═════ AVAILABLE RECORDS

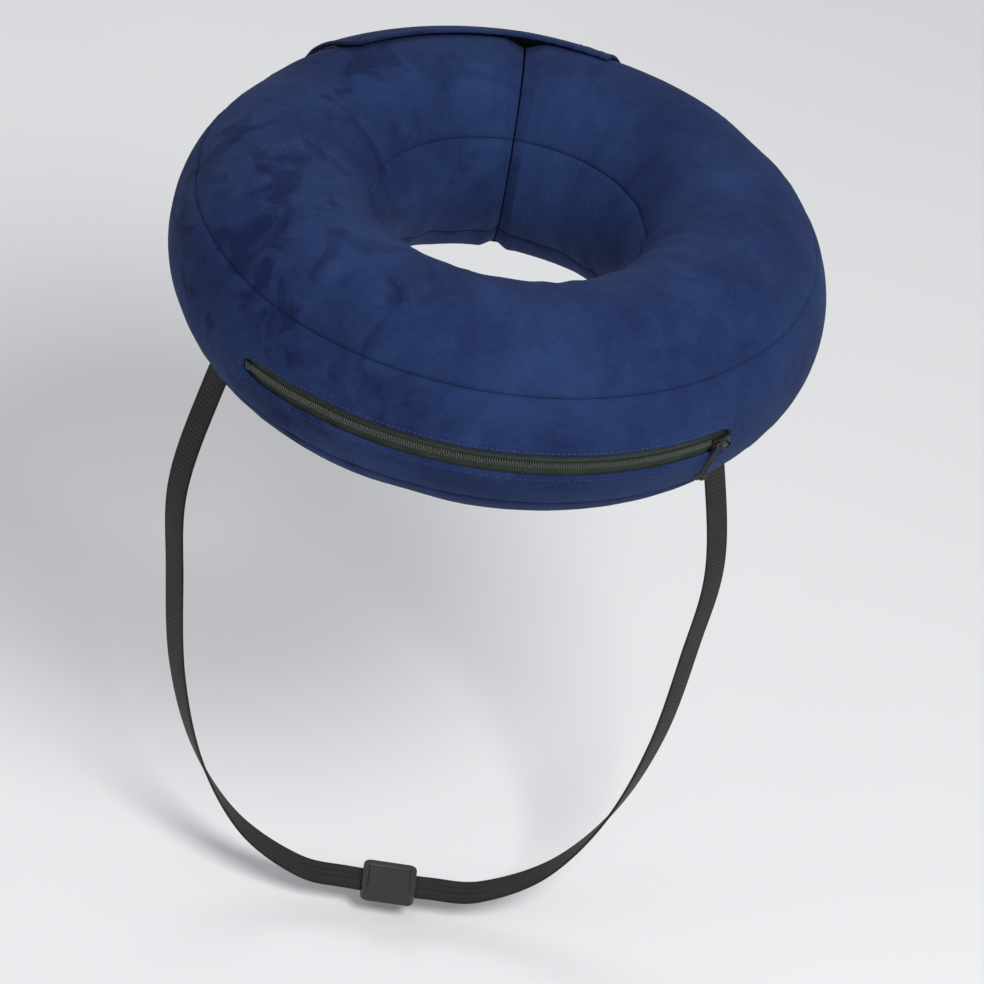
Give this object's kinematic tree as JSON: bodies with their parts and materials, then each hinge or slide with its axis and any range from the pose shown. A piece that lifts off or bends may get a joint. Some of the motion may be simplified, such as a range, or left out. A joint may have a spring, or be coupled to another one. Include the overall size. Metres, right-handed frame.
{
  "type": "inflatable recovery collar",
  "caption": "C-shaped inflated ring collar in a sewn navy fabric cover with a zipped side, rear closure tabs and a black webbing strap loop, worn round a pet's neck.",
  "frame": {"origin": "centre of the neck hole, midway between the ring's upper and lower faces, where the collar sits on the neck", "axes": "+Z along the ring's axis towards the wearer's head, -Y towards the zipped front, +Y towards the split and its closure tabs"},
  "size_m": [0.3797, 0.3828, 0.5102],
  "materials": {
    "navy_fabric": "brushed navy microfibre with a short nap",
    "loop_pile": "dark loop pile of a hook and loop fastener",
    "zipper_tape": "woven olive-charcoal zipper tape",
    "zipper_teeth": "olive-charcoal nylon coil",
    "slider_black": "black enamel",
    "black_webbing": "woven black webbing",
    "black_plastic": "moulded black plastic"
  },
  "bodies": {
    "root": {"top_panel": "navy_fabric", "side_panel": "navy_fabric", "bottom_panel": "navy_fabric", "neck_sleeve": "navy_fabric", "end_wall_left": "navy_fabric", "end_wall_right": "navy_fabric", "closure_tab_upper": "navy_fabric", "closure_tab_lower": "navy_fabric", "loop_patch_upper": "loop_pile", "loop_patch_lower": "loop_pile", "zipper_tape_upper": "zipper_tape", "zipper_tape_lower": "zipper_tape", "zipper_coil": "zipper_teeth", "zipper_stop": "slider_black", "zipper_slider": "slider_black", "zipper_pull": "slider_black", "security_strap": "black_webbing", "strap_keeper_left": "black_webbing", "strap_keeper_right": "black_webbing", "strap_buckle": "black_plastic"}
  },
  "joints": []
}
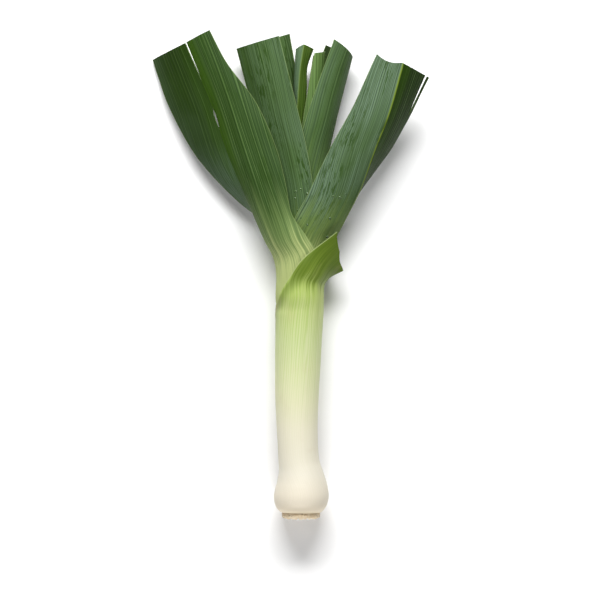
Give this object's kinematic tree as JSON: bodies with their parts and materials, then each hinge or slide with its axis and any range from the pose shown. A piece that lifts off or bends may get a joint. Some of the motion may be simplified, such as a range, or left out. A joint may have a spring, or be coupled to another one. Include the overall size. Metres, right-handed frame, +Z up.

══════════

▸ WORK TO COMPLETE:
Find every line in the records above that holds the word "then", and copy each one.

▸ CORRECT ANSWER:
Give this object's kinematic tree as JSON: bodies with their parts and materials, then each hinge or slide with its axis and any range from the pose shown. A piece that lifts off or bends may get a joint. Some of the motion may be simplified, such as a range, or left out. A joint may have a spring, or be coupled to another one. Include the overall size. Metres, right-handed frame.
Give this object's kinematic tree as JSON: bodies with their parts and materials, then each hinge or slide with its axis and any range from the pose shown. A piece that lifts off or bends may get a joint. Some of the motion may be simplified, such as a range, or left out. A joint may have a spring, or be coupled to another one. Include the overall size. Metres, right-handed frame, +Z up.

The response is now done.